I can think of a few other examples that have popped up in the Machine Learning/Data Science course that I developed in Electrical and Computer Engineering. Throughout the semester we examine a fairly broad range of data sets for different purposes. I remember being surprised by some of the usage patterns we identified when clustering power consumption data (from smart meters), some of the (possibly predictable!) quasi-oscillatory behaviors in cryptocurrency price data at different time scales, and the (possibly actionable) intrinsic low-dimensionality of the feature data associated with one of the more widely used classification benchmark datasets.

Aside from some benign cases like white noise, it’s probably the case that if you can’t find any interesting structure in your data you’re not yet looking at it in the right way.

Are there any interesting new tools or libraries you or your students have been using?

One of the directions I’ve become intrigued by lately is the quest to parallelize code to make it GPU-ready. I love using our GPUs with packages like PyTorch (or TensorFlow) to explore neural network training, and those packages already do a fantastic job of parallelization behind the scenes. That said, I’m trying to bias myself toward thinking about parallel processing for the other code that I write for other projects. It’s not always possible, of course, but it’s a lot of fun when it is.

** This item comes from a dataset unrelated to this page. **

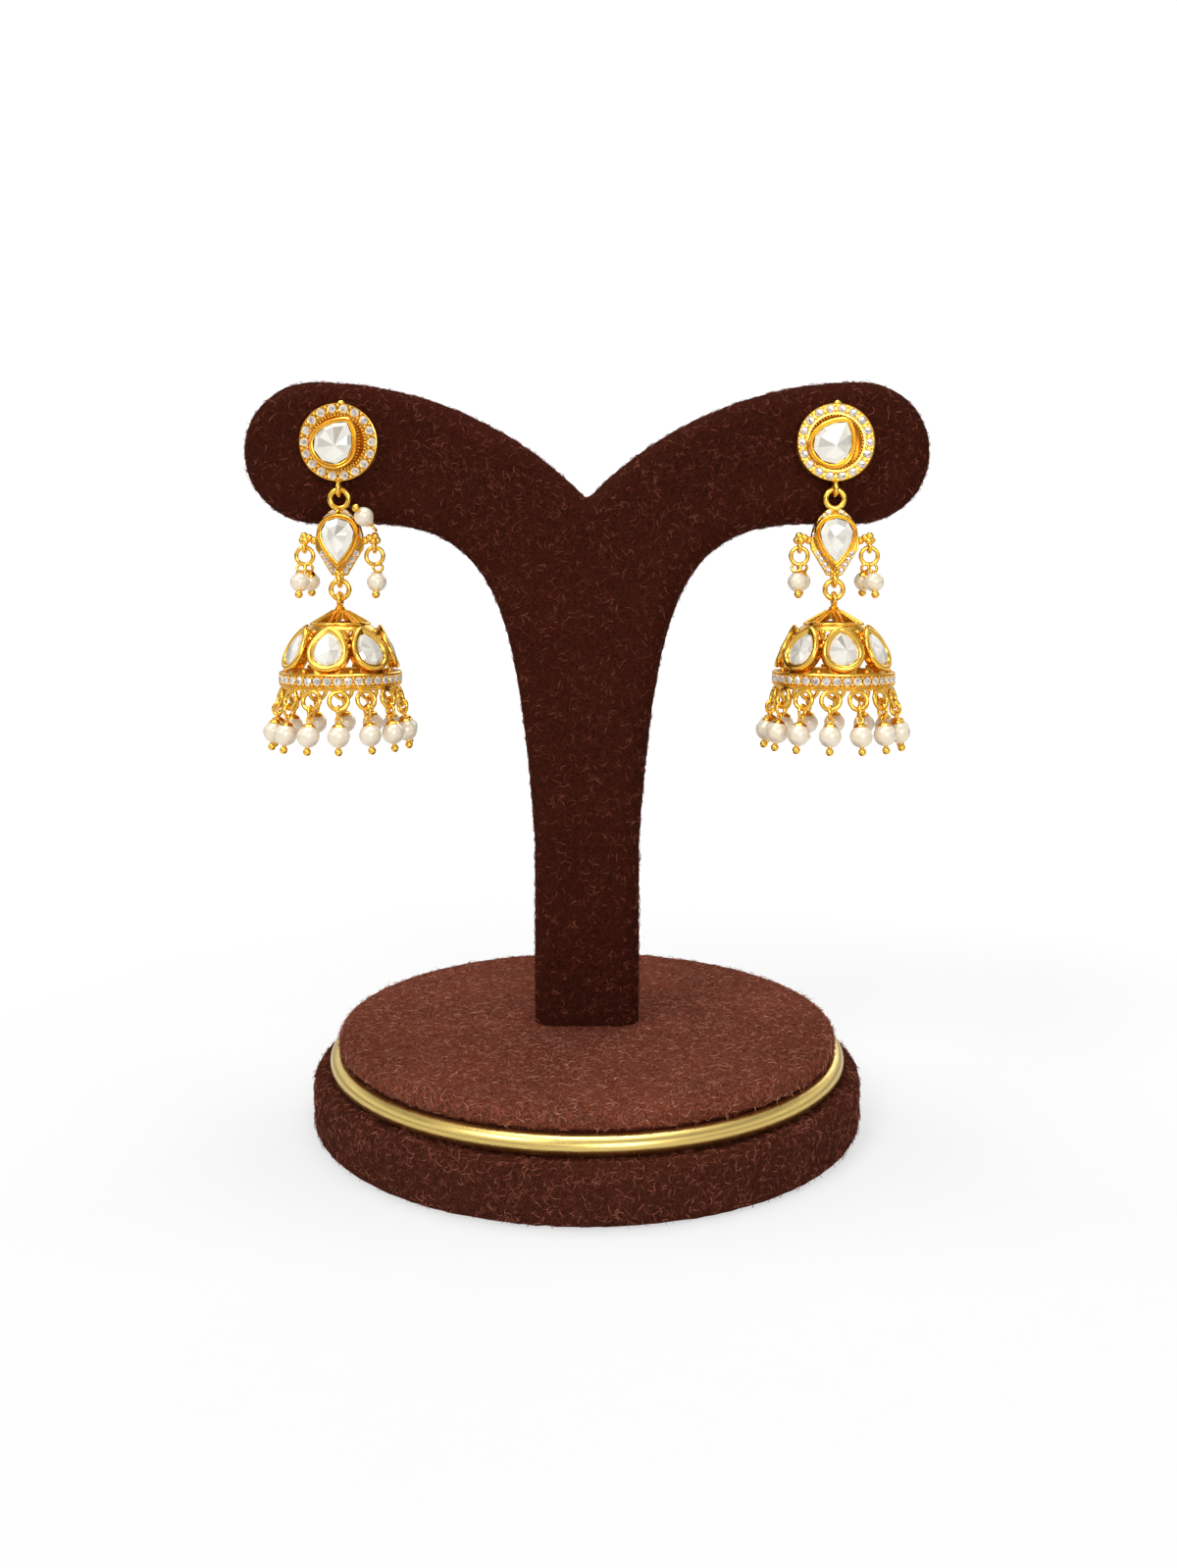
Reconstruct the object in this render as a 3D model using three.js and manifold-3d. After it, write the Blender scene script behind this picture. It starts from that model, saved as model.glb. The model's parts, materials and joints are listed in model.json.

I “grew up” (academically speaking) programming in Matlab, and I’ve been impressed to see how they’ve remained relevant on this front. Matlab always had its place as a tool for rapid prototyping, for example, with users ready and willing to accept the fact that it is an interpreted language so slower than things like C/C++ that are directly compiled for a given architecture. In some ways Python is similar, and more on the “convenience” side of the spectrum than the “performance” side in general, though specialized application areas like the deep learning toolboxes I mentioned really do a nice job of integrating parallel processing effectively.

That said, there are some very cool new-ish tools that bring the efficiency of parallel programming to both of these languages, sometimes without the overhead of having to write (NVIDIA) CUDA code directly. Some examples are ‘arrayfun’ in Matlab for “single instruction multiple data” type computations, and the Numba package in Python, which does just-in-time compilation of Python functions for native architectures like GPUs. Packages like PyCUDA also allow for more direct implementation of CUDA into Python code, but the learning curve for that is a little steeper if you don’t come from a C/C++ background.

What are you most excited about in the field of data science in the next 5 years?

I would probably say AI, but maybe not in the sense that one might immediately think. By now we’ve probably all seen some of the incredible advances that AI can produce, from image generation to large language models and their applications, and even things like voice/speech and video synthesis. I think it’s safe to assume that the capabilities of these tools will only improve. In this sense, the power and potential of these tools is sort of taken as a given. 

For me, I’m interested to see more about how – and in many cases whether – society adopts them. It’s one thing to produce a tool. It’s quite another for people to embrace it and trust it enough to use it. Notwithstanding the great research that’s gone into the analysis of deep learning in recent years, I think it’s still fair to say that some of these powerful AI models and tools are still beyond our current understanding.

To bring it back to your question, this is an exciting prospect for me because I think we are at a kind of a “pause and reflect” moment that will (hopefully) usher in new advances in our understanding of how these types of AI tools function at their essence. If we (as a society) can be confident in the trustworthiness and reliability of these tools, they really do have the potential to usher in a new kind of technical revolution.